The University must also keep up-to-date records of sponsored individuals’ contact details and when they are absent from work, which means that we need you to:
- Remind the individual to inform your departmental administrator immediately if you are aware that their contact details (including home address, home telephone number or mobile telephone number) are changing. Alternatively, they can update their own details on MyHR which is found at https://myhr.qmul.ac.uk/dashboard/dashboard-ui/index.html#/landing
- Ensure that the individual follows your department/institution’s procedure for booking annual leave and their leave is always recorded, using the method that has been agreed locally.
- Ensure that the individual contacts you (or other appropriate person in your department/institution) if you they need to be absent from work for any other reason (e.g. sickness, bereavement) and that their absence is always recorded. Either you or a designated person in your department/institution must record sickness absence on MyHR; please ensure you know what your local arrangements for this are.

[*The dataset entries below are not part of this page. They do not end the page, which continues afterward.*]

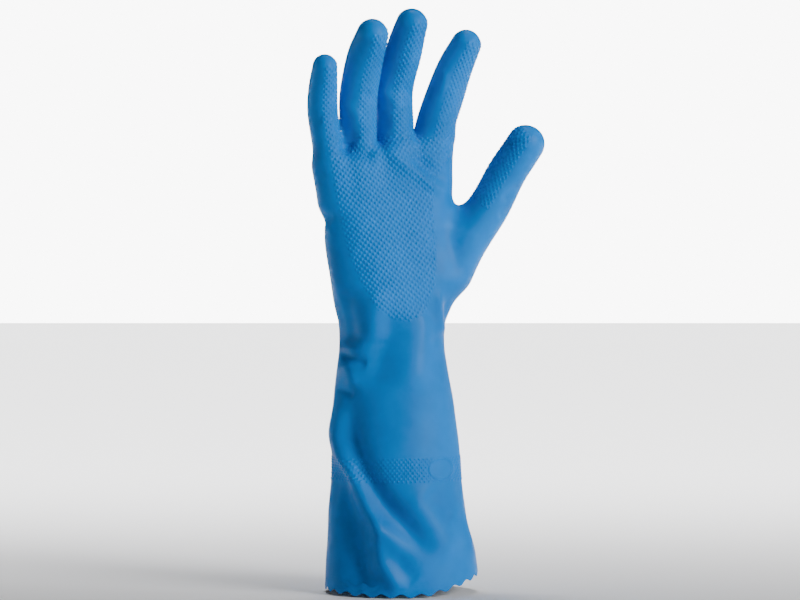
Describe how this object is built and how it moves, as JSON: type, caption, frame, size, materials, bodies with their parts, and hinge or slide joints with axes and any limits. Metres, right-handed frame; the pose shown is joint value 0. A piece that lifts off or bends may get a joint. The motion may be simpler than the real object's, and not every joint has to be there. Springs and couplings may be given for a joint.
{
  "type": "rubber glove",
  "caption": "Right-hand household rubber glove with long flared gauntlet cuff, raised grip on palm and fingers and a flock lining, hinged at wrist and finger knuckles.",
  "frame": {"origin": "centre of the cuff's opening, in the plane of its edge", "axes": "+Z from the cuff to the fingertips, -Y out of the palm side as the glove is seen, +X towards the thumb"},
  "size_m": [0.1342, 0.0731, 0.3282],
  "materials": {
    "latex": "semi-matt blue natural rubber, gripped palm and fingers",
    "flock_lining": "short cotton flock, pale blue"
  },
  "bodies": {
    "gauntlet": {"gauntlet_latex": "latex", "gauntlet_lining": "flock_lining", "wrist_crease": "latex"},
    "hand": {"hand_latex": "latex", "hand_lining": "flock_lining", "index_base_crease": "latex", "middle_base_crease": "latex", "ring_base_crease": "latex", "little_base_crease": "latex", "thumb_base_crease": "latex"},
    "index_base": {"index_base_latex": "latex", "index_base_lining": "flock_lining", "index_middle_crease": "latex"},
    "index_middle": {"index_middle_latex": "latex", "index_middle_lining": "flock_lining", "index_tip_crease": "latex"},
    "index_tip": {"index_tip_latex": "latex", "index_tip_lining": "flock_lining"},
    "middle_base": {"middle_base_latex": "latex", "middle_base_lining": "flock_lining", "middle_middle_crease": "latex"},
    "middle_middle": {"middle_middle_latex": "latex", "middle_middle_lining": "flock_lining", "middle_tip_crease": "latex"},
    "middle_tip": {"middle_tip_latex": "latex", "middle_tip_lining": "flock_lining"},
    "ring_base": {"ring_base_latex": "latex", "ring_base_lining": "flock_lining", "ring_middle_crease": "latex"},
    "ring_middle": {"ring_middle_latex": "latex", "ring_middle_lining": "flock_lining", "ring_tip_crease": "latex"},
    "ring_tip": {"ring_tip_latex": "latex", "ring_tip_lining": "flock_lining"},
    "little_base": {"little_base_latex": "latex", "little_base_lining": "flock_lining", "little_middle_crease": "latex"},
    "little_middle": {"little_middle_latex": "latex", "little_middle_lining": "flock_lining", "little_tip_crease": "latex"},
    "little_tip": {"little_tip_latex": "latex", "little_tip_lining": "flock_lining"},
    "thumb_base": {"thumb_base_latex": "latex", "thumb_base_lining": "flock_lining", "thumb_tip_crease": "latex"},
    "thumb_tip": {"thumb_tip_latex": "latex", "thumb_tip_lining": "flock_lining"}
  },
  "joints": [
    {"name": "wrist_flex", "type": "hinge", "parent": "gauntlet", "child": "hand", "pos_m": [-0.0048, 0.0005, 0.141], "axis": [0.9659, 0.2588, 0], "range_deg": [-30, 40], "stiffness_Nm_per_rad": 0.15, "deforming": ["wrist_crease"]},
    {"name": "index_base_flex", "type": "hinge", "parent": "hand", "child": "index_base", "pos_m": [0.0201, 0.00968, 0.2655], "axis": [0.9314, 0.339, -0.1325], "range_deg": [-20, 40], "stiffness_Nm_per_rad": 0.02, "deforming": ["index_base_crease"]},
    {"name": "index_middle_flex", "type": "hinge", "parent": "index_base", "child": "index_middle", "pos_m": [0.02604, 0.00886, 0.283], "axis": [0.9293, 0.3383, -0.148], "range_deg": [-15, 60], "stiffness_Nm_per_rad": 0.015, "deforming": ["index_middle_crease"]},
    {"name": "index_tip_flex", "type": "hinge", "parent": "index_middle", "child": "index_tip", "pos_m": [0.03301, 0.00522, 0.301], "axis": [0.9299, 0.3384, -0.1441], "range_deg": [-10, 40], "stiffness_Nm_per_rad": 0.01, "deforming": ["index_tip_crease"]},
    {"name": "middle_base_flex", "type": "hinge", "parent": "hand", "child": "middle_base", "pos_m": [-0.00292, 0.0013, 0.265], "axis": [0.9388, 0.3417, 0.0437], "range_deg": [-20, 40], "stiffness_Nm_per_rad": 0.02, "deforming": ["middle_base_crease"]},
    {"name": "middle_middle_flex", "type": "hinge", "parent": "middle_base", "child": "middle_middle", "pos_m": [-0.00301, -0.00224, 0.283], "axis": [0.9396, 0.342, 0.0133], "range_deg": [-15, 60], "stiffness_Nm_per_rad": 0.015, "deforming": ["middle_middle_crease"]},
    {"name": "middle_tip_flex", "type": "hinge", "parent": "middle_middle", "child": "middle_tip", "pos_m": [0.00212, -0.01283, 0.306], "axis": [0.9385, 0.3416, -0.0505], "range_deg": [-10, 40], "stiffness_Nm_per_rad": 0.01, "deforming": ["middle_tip_crease"]},
    {"name": "ring_base_flex", "type": "hinge", "parent": "hand", "child": "ring_base", "pos_m": [-0.02433, -0.00798, 0.2645], "axis": [0.9386, 0.3416, 0.0491], "range_deg": [-20, 40], "stiffness_Nm_per_rad": 0.02, "deforming": ["ring_base_crease"]},
    {"name": "ring_middle_flex", "type": "hinge", "parent": "ring_base", "child": "ring_middle", "pos_m": [-0.02386, -0.01249, 0.281], "axis": [0.9397, 0.342, 0.0056], "range_deg": [-15, 60], "stiffness_Nm_per_rad": 0.015, "deforming": ["ring_middle_crease"]},
    {"name": "ring_tip_flex", "type": "hinge", "parent": "ring_middle", "child": "ring_tip", "pos_m": [-0.0192, -0.02208, 0.302], "axis": [0.9391, 0.3418, -0.0354], "range_deg": [-10, 40], "stiffness_Nm_per_rad": 0.01, "deforming": ["ring_tip_crease"]},
    {"name": "little_base_flex", "type": "hinge", "parent": "hand", "child": "little_base", "pos_m": [-0.04113, -0.01388, 0.2535], "axis": [0.9339, 0.3399, 0.111], "range_deg": [-20, 40], "stiffness_Nm_per_rad": 0.02, "deforming": ["little_base_crease"]},
    {"name": "little_middle_flex", "type": "hinge", "parent": "little_base", "child": "little_middle", "pos_m": [-0.04337, -0.01736, 0.2695], "axis": [0.9368, 0.341, 0.0785], "range_deg": [-15, 60], "stiffness_Nm_per_rad": 0.015, "deforming": ["little_middle_crease"]},
    {"name": "little_tip_flex", "type": "hinge", "parent": "little_middle", "child": "little_tip", "pos_m": [-0.04291, -0.0239, 0.286], "axis": [0.9387, 0.3417, 0.0455], "range_deg": [-10, 40], "stiffness_Nm_per_rad": 0.01, "deforming": ["little_tip_crease"]},
    {"name": "thumb_base_flex", "type": "hinge", "parent": "hand", "child": "thumb_base", "pos_m": [0.05462, 0.01075, 0.225], "axis": [0.8439, -0.2665, -0.4656], "range_deg": [-20, 20], "stiffness_Nm_per_rad": 0.02, "deforming": ["thumb_base_crease"]},
    {"name": "thumb_tip_flex", "type": "hinge", "parent": "thumb_base", "child": "thumb_tip", "pos_m": [0.06289, 0.00791, 0.2405], "axis": [0.8087, -0.2554, -0.5298], "range_deg": [-15, 30], "stiffness_Nm_per_rad": 0.01, "deforming": ["thumb_tip_crease"]}
  ]
}
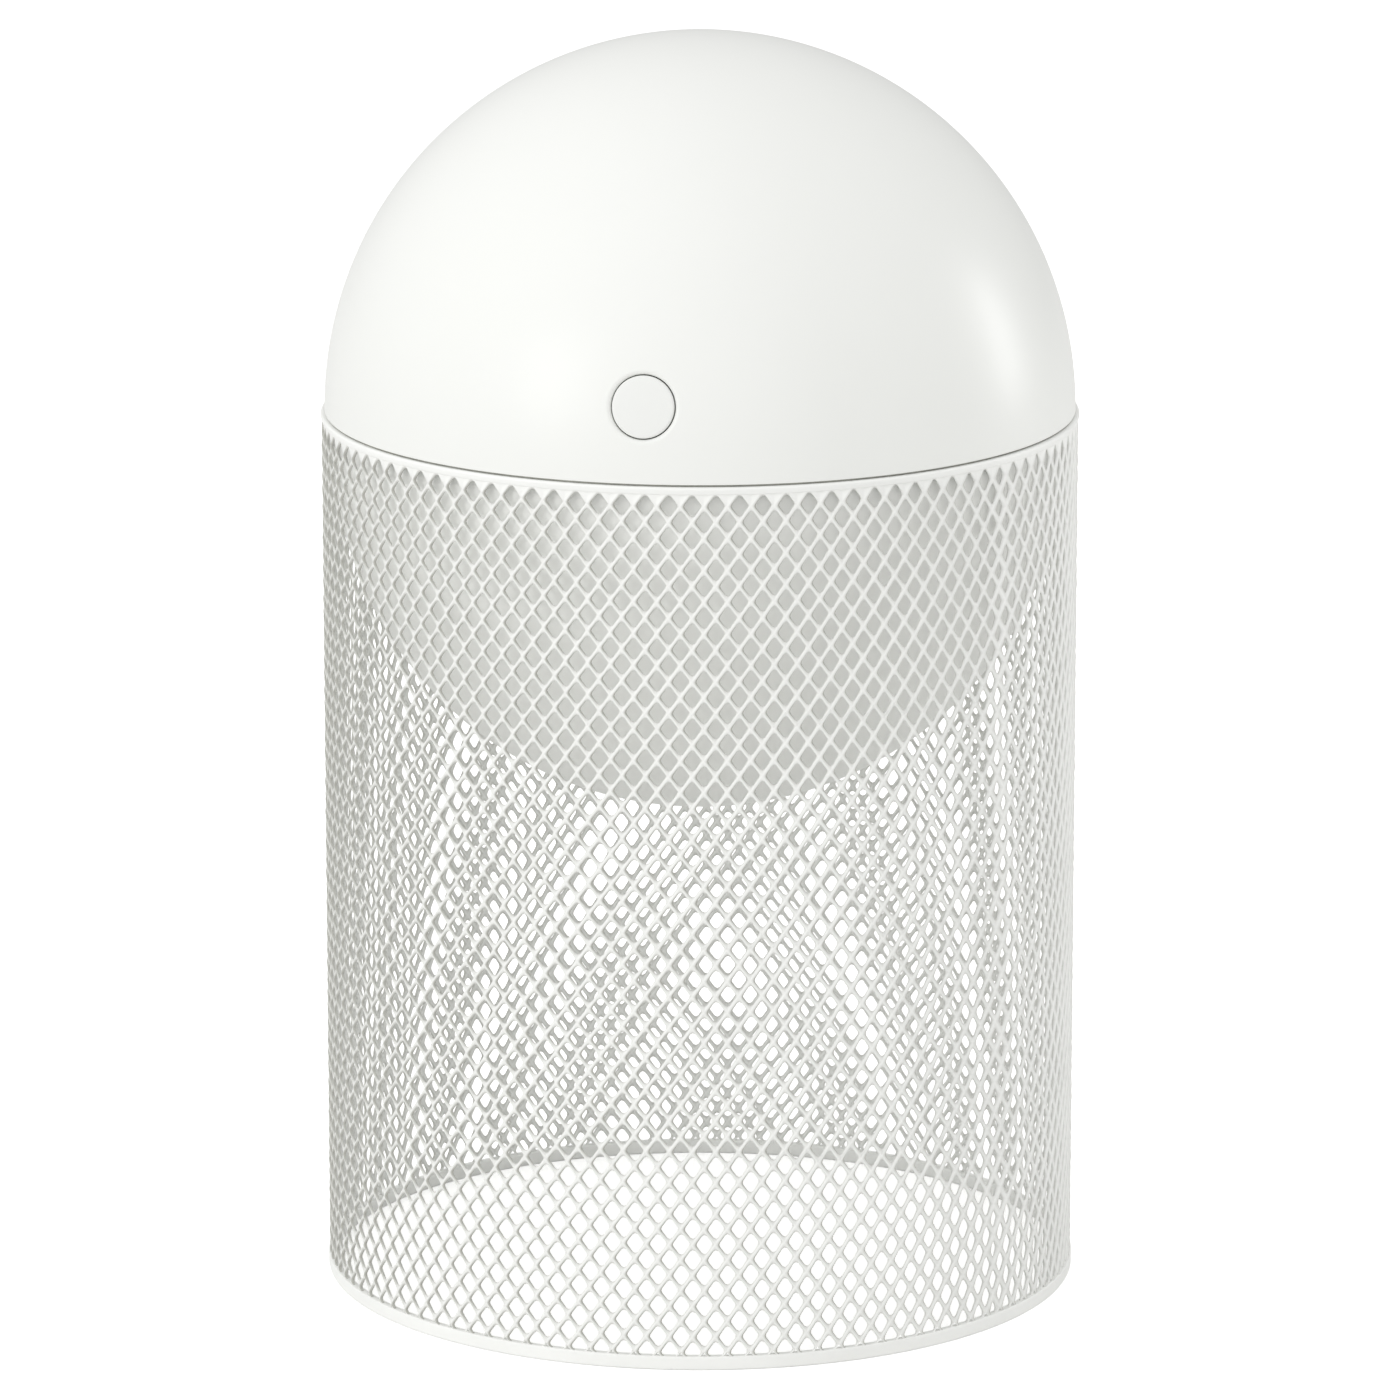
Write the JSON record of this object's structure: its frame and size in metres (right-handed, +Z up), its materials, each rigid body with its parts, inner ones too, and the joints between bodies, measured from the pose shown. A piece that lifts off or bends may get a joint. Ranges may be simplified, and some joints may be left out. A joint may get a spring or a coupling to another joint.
{
  "type": "electric bug zapper",
  "caption": "Free-standing lantern-shaped bug zapper: a round two-shell head with a push button hangs in a white expanded-mesh sleeve and lifts out.",
  "frame": {"origin": "centre of the sleeve's base, on the surface that it stands on", "axes": "+Z up along the sleeve's axis; the power button faces -Y and the charging port +Y; +X is to the right seen from the button"},
  "size_m": [0.15, 0.15, 0.25],
  "materials": {
    "white_shell": "satin injection-moulded ABS, faint moulding texture, soft highlights",
    "white_bowl": "smooth satin-matt moulded plastic, a little greyer than the dome",
    "powder_coat": "satin white powder coat over expanded steel sheet, thicker in the corners",
    "grey_plastic": "moulded nylon, matt",
    "black_plastic": "black moulded plastic, matt",
    "dark_rubber": "soft silicone rubber",
    "white_rubber": "soft white thermoplastic rubber, matt",
    "circuit_board": "green solder mask on glass-fibre board with printed pads",
    "led_board": "white solder mask",
    "steel": "plated steel",
    "electrode_steel": "stamped stainless steel",
    "cell_wrap": "heat-shrunk sleeve with a plain metal cap",
    "copper": "enamelled copper winding under clear tape",
    "capacitor_film": "dipped epoxy",
    "window_clear": "clear polycarbonate",
    "led_clear": "clear tinted epoxy",
    "lead_red": "silicone-insulated wire",
    "lead_black": "silicone-insulated wire",
    "lead_grey": "twin ribbon lead"
  },
  "bodies": {
    "guard": {"mesh_guard": "powder_coat"},
    "head": {"upper_dome": "white_shell", "lower_bowl": "white_bowl", "seat_gasket": "dark_rubber", "chassis_plate": "grey_plastic", "chassis_screw_1": "steel", "chassis_screw_2": "steel", "chassis_screw_3": "steel", "chassis_screw_4": "steel", "battery_holder": "black_plastic", "battery_cell_1": "cell_wrap", "battery_cell_2": "cell_wrap", "main_board": "circuit_board", "usb_c_socket": "steel", "transformer_core": "black_plastic", "transformer_winding": "copper", "hv_capacitor": "capacitor_film", "storage_capacitor": "black_plastic", "charge_chip": "black_plastic", "control_chip": "black_plastic", "button_bracket": "grey_plastic", "button_board": "circuit_board", "tact_switch": "black_plastic", "grid_carrier": "grey_plastic", "electrode_positive": "electrode_steel", "electrode_negative": "electrode_steel", "uv_window": "window_clear", "uv_led_board": "led_board", "uv_led_1": "led_clear", "uv_led_2": "led_clear", "uv_led_3": "led_clear", "uv_led_4": "led_clear", "uv_led_5": "led_clear", "uv_led_6": "led_clear", "port_grille": "white_bowl", "port_screw_1": "steel", "port_screw_2": "steel", "port_screw_3": "steel", "battery_lead_positive": "lead_red", "battery_lead_negative": "lead_black", "button_lead": "lead_grey", "led_lead": "lead_grey", "hv_lead_positive": "lead_red", "hv_lead_negative": "lead_black"},
    "button": {"power_button": "white_shell"},
    "port_cover": {"charge_port_cover": "white_rubber"}
  },
  "joints": [
    {"name": "head_lift", "type": "slide", "parent": "guard", "child": "head", "axis": [0, 0, 1], "range_m": [0, 0.08]},
    {"name": "button_press", "type": "slide", "parent": "head", "child": "button", "axis": [0, 0.9808, -0.1951], "range_m": [0, 0.001], "stiffness_N_per_m": 1800, "springref_m": -0.0003},
    {"name": "port_cover_open", "type": "hinge", "parent": "head", "child": "port_cover", "pos_m": [0, 0.07349, 0.1799], "axis": [-1, 0, 0], "range_deg": [0, 100]}
  ]
}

- Following discussions with the Home Office, it is no longer necessary for the University to keep records of the whereabouts of sponsored individuals in PhD level roles who are working away from their usual place of work. This exception does not extend to those in non-PhD level roles. In these circumstances, departments are asked to ensure that they know where their sponsored individuals are at all times, and to keep a record of all absences exceeding a day, including time working away from Queen Mary.
Failure to comply with this could result in our licence being revoked, suspended or downgraded to a B-rating, and/or a reduction to the number of CoS the University is allowed to assign.
If the University loses its licence, it will no longer be able to sponsor individuals as Skilled or Temporary Workers under the points-based immigration system and all existing sponsored employees would have their leave curtailed.